In a few cases, diabetes may cause complications or permanent problems that prevent a patient from driving. Some diabetes patients, for example, experience nerve damage to the hands or feet or lose their eyesight. In cases where diabetes complications are severe, a doctor may recommend a suspension of driving privileges.
It is important to communicate openly with your doctor about your diabetes. Ask how diabetes may affect your driving and report any new symptoms promptly. Your doctor may ask you to check your glucose levels before driving. If your blood sugar levels are too low, you may have a hard time controlling your car and driving safely. Your doctor can help you understand how to test your glucose levels and can help you manage your diabetes so that your levels remain relatively stable.
With time, you will learn to manage your diabetes and you will be able to recognize signs of a low blood sugar. If you have trouble recognizing the signs of low blood sugar, you might seek out glycemic awareness training, which will help you detect and manage changes in your blood sugar.
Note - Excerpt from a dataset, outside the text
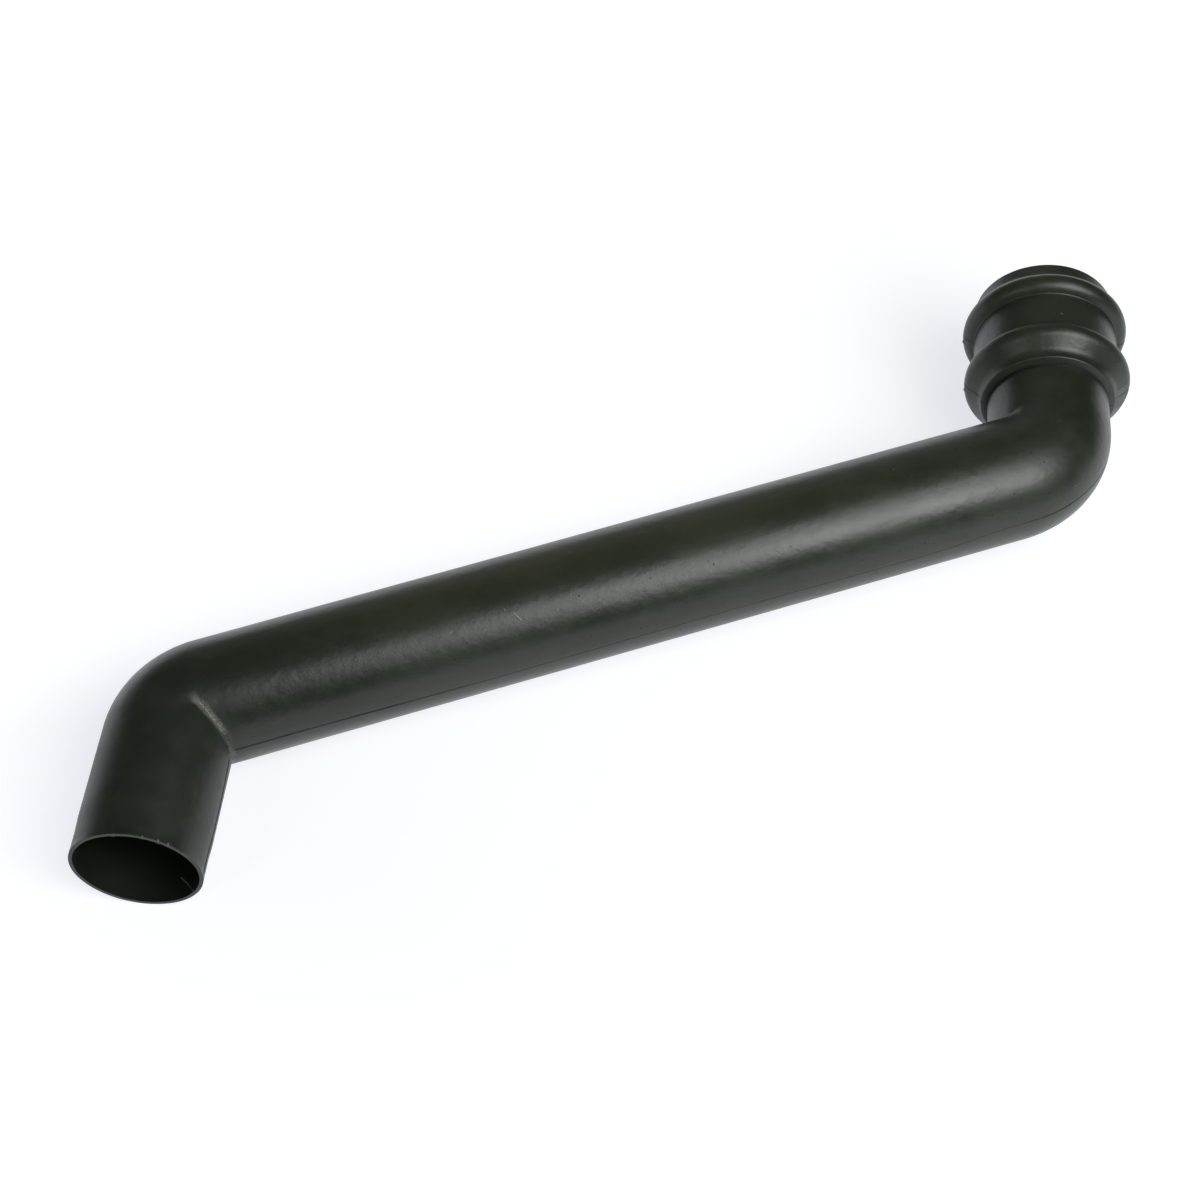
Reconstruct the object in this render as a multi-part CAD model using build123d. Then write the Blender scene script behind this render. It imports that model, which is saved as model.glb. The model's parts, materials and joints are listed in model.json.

It is a good idea to keep snacks and sources of glucose with you in your car at all times. You will also want to buy a blood glucose meter for your car. Keep both items in your glove compartment. When you feel that your blood glucose level is low, pull over and test your levels. You may need to rest and eat a snack before retesting. If your blood glucose level increases after 15 minutes, eat a snack containing protein. Once you feel better and your glucose levels are stabilized, continue driving. Avoid driving on a low glucose level to get home – you could be in an accident and sustain injuries while driving with low glucose levels. Due to your diabetes, you may have a harder time recovering from some types of personal injuries.
If you are anxious about driving with your diabetes, you may want to consult with a driving rehabilitation specialist. You can work with your doctor and your driving rehabilitation specialist to ensure that your condition does not affect your driving. Your driving rehabilitation specialist can check your driving skills and can work with you to ensure that your diabetes does not affect your driving.